TASK DETAILS: Select every line holding the word "high" and copy it.

[begin DATA EXCERPT]

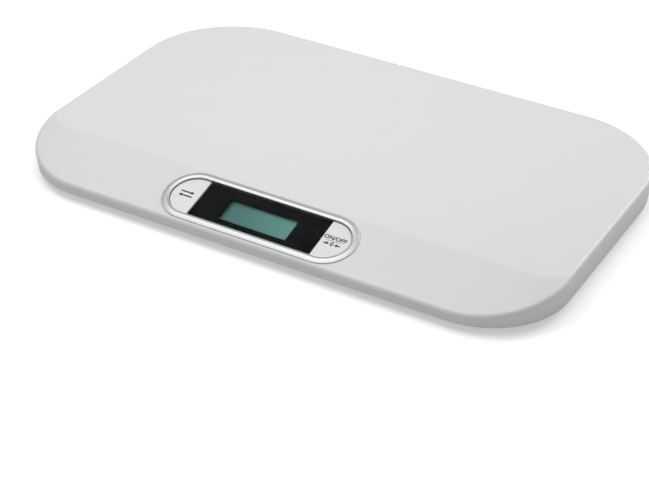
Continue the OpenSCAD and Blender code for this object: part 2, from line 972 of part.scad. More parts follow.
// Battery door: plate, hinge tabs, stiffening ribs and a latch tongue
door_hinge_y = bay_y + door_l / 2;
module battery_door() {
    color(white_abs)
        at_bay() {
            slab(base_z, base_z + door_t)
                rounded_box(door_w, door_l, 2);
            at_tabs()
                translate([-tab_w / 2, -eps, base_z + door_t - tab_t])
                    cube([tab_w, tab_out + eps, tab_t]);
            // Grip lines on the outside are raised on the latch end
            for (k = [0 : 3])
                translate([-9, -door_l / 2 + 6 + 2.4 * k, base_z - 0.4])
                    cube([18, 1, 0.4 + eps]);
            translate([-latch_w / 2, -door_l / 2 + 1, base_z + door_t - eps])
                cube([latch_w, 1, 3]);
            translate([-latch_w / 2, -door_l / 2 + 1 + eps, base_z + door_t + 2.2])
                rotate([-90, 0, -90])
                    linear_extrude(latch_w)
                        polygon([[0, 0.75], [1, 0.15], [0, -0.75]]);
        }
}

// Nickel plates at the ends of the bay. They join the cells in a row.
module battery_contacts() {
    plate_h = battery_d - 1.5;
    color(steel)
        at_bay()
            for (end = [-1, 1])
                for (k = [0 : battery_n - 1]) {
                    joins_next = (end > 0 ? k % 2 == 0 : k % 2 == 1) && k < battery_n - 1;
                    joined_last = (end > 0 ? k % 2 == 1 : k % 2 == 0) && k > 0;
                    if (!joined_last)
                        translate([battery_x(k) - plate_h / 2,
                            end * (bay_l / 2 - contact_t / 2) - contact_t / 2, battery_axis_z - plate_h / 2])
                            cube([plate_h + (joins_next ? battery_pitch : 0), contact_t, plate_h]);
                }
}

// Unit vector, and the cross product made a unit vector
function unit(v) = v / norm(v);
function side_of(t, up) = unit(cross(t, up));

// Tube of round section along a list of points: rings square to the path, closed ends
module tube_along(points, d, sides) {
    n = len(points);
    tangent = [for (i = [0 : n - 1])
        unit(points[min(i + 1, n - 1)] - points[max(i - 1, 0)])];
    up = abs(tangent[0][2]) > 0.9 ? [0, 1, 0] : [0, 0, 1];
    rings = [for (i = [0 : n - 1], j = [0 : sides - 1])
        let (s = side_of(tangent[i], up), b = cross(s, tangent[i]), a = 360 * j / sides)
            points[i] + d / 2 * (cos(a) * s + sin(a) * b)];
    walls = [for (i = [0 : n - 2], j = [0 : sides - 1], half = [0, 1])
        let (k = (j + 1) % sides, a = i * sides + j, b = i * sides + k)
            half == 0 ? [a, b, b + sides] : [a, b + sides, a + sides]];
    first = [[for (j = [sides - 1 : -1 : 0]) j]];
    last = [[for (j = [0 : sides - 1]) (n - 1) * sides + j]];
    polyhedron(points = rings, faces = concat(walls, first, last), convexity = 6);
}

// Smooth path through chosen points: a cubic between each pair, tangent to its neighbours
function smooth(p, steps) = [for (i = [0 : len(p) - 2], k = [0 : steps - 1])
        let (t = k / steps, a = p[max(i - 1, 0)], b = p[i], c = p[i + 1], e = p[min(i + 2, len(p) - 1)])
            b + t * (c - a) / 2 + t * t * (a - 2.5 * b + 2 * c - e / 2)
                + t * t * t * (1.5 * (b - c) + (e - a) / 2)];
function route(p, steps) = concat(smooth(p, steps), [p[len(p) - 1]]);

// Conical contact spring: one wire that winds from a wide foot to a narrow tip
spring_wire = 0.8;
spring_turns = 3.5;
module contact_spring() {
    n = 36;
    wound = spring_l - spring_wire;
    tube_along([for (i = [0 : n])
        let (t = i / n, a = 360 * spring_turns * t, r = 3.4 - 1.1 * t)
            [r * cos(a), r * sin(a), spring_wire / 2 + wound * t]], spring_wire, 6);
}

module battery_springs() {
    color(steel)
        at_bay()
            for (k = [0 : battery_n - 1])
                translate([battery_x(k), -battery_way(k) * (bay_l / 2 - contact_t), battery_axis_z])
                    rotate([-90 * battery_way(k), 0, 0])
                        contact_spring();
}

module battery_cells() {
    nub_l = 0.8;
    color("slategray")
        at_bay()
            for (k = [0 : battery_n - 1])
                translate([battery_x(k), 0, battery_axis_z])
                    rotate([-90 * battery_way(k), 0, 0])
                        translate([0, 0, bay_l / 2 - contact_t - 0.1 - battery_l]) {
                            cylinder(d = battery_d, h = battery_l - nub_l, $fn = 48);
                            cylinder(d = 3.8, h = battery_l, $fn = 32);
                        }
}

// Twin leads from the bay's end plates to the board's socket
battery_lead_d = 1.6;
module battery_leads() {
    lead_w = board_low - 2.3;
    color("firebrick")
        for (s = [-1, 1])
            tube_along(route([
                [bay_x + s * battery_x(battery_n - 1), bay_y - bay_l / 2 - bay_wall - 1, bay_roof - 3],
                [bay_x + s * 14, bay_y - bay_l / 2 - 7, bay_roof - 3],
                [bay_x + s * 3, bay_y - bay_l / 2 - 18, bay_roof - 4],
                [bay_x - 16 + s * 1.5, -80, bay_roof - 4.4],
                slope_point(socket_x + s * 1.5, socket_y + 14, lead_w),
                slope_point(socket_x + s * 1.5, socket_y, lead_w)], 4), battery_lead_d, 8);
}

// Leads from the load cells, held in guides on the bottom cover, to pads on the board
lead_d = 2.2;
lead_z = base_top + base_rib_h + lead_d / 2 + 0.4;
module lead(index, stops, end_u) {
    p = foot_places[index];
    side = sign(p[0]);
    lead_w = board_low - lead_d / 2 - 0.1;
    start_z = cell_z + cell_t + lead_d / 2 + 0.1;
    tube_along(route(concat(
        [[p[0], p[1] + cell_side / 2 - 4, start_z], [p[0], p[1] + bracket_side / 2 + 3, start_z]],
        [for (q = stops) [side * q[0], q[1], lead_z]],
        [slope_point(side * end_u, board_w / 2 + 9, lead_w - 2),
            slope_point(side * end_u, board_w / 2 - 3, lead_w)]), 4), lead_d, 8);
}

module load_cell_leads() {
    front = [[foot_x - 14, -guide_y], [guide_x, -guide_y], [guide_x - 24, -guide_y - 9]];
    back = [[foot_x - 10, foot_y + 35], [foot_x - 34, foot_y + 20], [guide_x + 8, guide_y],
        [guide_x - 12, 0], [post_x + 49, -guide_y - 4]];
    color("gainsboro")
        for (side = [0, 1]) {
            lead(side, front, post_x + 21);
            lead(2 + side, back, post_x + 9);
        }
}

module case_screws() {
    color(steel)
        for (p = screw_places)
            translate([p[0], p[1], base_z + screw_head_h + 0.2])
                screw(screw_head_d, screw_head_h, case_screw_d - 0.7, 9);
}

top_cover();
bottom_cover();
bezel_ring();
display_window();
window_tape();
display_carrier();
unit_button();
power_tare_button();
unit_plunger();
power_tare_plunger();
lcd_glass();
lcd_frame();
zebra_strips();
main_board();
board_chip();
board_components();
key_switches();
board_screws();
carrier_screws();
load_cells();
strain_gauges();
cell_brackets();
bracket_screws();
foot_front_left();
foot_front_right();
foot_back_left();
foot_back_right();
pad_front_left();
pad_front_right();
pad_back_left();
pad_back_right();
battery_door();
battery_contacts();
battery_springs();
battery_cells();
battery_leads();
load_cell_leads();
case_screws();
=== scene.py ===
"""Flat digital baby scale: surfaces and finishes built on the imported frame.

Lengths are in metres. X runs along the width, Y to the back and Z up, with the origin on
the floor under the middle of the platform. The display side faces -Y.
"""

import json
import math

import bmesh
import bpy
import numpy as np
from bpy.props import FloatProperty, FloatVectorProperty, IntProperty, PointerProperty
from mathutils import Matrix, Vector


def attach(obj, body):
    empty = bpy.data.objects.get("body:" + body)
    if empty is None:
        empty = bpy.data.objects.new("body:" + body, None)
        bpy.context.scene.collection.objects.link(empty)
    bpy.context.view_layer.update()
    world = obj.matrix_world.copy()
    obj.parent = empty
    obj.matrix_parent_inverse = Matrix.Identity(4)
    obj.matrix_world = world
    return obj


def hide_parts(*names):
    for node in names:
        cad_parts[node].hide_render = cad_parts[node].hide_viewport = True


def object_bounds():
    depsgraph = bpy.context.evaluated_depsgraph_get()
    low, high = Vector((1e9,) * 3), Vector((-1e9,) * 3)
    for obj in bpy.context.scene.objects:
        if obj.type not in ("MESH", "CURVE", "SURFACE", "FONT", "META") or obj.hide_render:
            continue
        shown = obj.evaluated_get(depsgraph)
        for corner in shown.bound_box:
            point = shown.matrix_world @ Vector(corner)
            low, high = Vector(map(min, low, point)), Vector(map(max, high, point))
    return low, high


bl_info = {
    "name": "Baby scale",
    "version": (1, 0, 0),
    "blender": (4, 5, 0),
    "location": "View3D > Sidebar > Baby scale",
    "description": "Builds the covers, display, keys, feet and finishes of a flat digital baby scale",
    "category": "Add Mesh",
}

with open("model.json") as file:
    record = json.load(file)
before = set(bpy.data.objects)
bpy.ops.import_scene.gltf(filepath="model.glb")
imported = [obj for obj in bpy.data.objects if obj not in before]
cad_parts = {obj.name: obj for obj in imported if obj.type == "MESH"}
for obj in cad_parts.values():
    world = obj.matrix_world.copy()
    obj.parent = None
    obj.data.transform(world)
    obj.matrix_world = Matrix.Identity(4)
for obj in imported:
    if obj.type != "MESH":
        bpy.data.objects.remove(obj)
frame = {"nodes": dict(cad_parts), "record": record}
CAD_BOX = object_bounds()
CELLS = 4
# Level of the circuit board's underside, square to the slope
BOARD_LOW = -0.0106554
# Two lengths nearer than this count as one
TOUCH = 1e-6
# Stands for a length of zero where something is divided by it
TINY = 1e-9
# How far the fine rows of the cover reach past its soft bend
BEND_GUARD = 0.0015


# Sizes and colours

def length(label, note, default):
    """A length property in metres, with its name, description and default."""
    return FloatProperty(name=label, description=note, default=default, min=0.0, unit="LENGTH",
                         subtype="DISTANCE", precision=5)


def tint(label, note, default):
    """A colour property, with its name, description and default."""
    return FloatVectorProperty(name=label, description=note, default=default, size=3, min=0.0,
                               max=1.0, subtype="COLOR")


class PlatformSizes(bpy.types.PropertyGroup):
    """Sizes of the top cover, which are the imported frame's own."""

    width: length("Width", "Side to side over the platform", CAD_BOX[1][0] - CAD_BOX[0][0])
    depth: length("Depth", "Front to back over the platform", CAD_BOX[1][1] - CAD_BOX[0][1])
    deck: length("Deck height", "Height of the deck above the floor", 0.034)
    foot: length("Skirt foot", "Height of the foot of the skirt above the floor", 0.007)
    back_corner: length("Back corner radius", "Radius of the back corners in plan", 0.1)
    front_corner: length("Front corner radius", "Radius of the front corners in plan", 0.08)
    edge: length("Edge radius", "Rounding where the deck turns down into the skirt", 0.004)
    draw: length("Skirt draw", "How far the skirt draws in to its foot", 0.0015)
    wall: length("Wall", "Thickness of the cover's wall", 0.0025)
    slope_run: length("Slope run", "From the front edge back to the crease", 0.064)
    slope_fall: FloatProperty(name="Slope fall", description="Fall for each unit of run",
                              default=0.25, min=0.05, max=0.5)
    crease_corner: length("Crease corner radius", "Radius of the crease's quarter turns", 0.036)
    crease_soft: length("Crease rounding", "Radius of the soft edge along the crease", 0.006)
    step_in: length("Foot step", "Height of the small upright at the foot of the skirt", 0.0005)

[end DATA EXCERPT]

THE ANSWER:
    low, high = Vector((1e9,) * 3), Vector((-1e9,) * 3)
            low, high = Vector(map(min, low, point)), Vector(map(max, high, point))
    return low, high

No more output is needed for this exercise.